◆ **DATASET CONTENT**
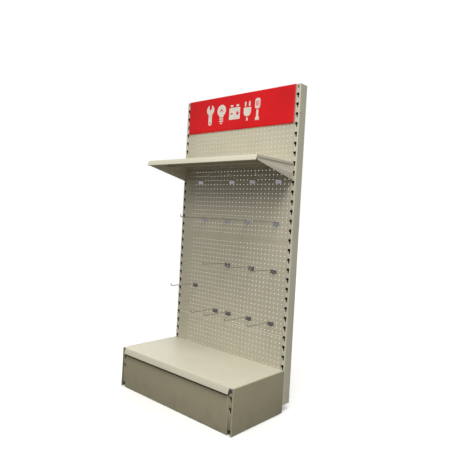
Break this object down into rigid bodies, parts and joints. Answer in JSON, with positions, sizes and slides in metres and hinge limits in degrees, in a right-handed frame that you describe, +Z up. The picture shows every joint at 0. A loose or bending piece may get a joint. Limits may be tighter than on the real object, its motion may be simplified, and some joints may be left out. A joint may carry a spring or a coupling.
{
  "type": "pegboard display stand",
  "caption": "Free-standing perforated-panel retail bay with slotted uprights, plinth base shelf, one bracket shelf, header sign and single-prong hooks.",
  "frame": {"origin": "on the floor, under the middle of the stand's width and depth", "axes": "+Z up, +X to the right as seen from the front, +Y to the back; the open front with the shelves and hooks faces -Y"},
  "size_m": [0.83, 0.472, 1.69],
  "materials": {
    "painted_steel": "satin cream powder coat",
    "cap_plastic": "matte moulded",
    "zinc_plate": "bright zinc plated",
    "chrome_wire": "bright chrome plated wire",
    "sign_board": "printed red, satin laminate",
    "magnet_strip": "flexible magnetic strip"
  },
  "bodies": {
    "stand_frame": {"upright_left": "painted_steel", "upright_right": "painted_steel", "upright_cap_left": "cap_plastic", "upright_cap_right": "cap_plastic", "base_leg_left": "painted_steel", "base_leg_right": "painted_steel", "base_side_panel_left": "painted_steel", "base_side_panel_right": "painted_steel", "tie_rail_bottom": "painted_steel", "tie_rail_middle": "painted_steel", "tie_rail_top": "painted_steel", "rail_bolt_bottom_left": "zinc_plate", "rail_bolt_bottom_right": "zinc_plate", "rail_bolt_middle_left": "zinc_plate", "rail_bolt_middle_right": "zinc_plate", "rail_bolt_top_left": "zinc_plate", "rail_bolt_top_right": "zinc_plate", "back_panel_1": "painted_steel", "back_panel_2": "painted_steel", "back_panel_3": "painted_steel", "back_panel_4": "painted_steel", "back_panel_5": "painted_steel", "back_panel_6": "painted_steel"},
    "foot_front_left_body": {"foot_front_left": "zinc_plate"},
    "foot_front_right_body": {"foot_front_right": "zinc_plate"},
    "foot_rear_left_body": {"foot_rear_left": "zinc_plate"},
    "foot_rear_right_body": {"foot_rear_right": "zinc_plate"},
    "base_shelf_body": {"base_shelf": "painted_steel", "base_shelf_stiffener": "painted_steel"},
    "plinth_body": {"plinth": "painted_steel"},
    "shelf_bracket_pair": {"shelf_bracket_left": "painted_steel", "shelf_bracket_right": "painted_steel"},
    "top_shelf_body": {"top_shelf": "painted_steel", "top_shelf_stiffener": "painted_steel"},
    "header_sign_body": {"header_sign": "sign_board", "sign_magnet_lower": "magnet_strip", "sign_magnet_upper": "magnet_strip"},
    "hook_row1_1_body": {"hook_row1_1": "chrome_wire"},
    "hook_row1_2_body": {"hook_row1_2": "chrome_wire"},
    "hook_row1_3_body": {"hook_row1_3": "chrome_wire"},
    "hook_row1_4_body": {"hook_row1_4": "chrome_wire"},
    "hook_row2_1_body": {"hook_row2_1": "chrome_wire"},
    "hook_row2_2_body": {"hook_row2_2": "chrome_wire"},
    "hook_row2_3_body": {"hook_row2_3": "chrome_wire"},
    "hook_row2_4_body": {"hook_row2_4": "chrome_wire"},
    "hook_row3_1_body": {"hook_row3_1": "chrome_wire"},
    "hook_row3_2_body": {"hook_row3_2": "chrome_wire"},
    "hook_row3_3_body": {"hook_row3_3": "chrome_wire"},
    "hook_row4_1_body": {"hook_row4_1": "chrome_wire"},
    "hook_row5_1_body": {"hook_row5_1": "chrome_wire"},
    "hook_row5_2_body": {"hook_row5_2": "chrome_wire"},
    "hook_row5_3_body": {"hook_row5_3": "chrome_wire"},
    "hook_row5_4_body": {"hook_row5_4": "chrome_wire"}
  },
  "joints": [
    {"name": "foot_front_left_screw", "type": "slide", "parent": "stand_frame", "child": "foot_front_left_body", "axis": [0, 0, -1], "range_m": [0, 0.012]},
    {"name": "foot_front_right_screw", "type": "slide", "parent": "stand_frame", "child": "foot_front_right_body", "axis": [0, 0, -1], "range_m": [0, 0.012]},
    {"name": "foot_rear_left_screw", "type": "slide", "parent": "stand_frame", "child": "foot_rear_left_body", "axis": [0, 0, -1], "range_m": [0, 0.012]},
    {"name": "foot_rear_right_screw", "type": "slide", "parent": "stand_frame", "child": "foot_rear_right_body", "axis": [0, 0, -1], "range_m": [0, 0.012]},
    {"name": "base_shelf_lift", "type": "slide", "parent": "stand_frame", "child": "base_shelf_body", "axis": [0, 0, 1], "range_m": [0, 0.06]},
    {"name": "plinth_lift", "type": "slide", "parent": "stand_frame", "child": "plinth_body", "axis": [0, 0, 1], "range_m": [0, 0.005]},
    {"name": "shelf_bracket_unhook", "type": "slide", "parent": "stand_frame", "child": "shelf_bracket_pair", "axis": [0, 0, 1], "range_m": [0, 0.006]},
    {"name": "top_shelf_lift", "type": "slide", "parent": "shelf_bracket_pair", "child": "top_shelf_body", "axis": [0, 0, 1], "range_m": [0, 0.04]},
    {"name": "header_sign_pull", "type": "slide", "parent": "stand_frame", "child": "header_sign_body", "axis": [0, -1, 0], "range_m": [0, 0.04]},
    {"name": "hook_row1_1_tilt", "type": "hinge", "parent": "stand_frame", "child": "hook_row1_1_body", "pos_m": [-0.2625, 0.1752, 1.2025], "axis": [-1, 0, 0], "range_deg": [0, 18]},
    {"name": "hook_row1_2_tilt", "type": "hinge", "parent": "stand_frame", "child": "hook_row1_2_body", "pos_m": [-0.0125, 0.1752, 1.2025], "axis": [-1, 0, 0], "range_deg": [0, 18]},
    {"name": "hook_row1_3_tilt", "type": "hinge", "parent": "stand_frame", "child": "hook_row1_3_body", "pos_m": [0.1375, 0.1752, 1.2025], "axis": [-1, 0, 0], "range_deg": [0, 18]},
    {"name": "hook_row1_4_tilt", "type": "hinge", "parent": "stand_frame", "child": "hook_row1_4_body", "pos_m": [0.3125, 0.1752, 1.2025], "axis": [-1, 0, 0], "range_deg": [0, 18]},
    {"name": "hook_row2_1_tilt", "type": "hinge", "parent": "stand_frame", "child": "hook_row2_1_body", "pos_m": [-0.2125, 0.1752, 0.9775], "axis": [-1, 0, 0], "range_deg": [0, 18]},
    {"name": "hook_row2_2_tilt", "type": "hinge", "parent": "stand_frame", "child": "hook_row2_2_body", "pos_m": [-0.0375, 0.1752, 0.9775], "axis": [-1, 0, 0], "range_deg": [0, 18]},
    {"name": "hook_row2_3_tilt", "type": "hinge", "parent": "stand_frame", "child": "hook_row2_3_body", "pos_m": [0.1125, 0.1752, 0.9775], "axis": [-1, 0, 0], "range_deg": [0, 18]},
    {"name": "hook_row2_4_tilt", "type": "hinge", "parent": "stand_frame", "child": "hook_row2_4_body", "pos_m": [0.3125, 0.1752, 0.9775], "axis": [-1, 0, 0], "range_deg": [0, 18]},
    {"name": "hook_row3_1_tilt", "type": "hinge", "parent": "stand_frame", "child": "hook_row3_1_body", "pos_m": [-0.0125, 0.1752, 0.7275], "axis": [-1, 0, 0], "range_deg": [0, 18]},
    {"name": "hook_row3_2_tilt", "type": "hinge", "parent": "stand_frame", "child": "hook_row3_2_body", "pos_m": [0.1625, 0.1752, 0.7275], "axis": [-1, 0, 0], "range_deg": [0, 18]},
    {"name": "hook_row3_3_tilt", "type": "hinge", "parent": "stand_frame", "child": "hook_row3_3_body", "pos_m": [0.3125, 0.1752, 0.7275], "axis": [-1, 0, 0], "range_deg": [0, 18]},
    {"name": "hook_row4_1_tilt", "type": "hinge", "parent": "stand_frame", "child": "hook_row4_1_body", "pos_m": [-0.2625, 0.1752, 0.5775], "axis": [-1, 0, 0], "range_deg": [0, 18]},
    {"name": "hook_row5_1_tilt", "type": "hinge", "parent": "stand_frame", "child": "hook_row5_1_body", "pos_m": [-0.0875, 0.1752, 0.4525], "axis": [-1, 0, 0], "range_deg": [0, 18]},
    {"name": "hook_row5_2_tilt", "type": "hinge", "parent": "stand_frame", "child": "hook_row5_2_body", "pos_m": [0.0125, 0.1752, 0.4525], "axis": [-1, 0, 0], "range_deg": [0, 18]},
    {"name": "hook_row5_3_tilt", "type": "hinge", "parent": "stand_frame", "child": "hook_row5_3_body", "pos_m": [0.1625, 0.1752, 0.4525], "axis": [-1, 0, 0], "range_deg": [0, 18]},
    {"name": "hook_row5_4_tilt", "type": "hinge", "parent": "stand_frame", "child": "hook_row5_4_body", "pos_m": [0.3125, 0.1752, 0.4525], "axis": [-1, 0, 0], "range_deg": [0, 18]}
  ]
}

◆ **EXERCISE DESCRIPTION**
Track down every line with the word "joints" and copy it.

◆ **SOLUTION FOR THIS TASK**
Break this object down into rigid bodies, parts and joints. Answer in JSON, with positions, sizes and slides in metres and hinge limits in degrees, in a right-handed frame that you describe, +Z up. The picture shows every joint at 0. A loose or bending piece may get a joint. Limits may be tighter than on the real object, its motion may be simplified, and some joints may be left out. A joint may carry a spring or a coupling.
  "joints": [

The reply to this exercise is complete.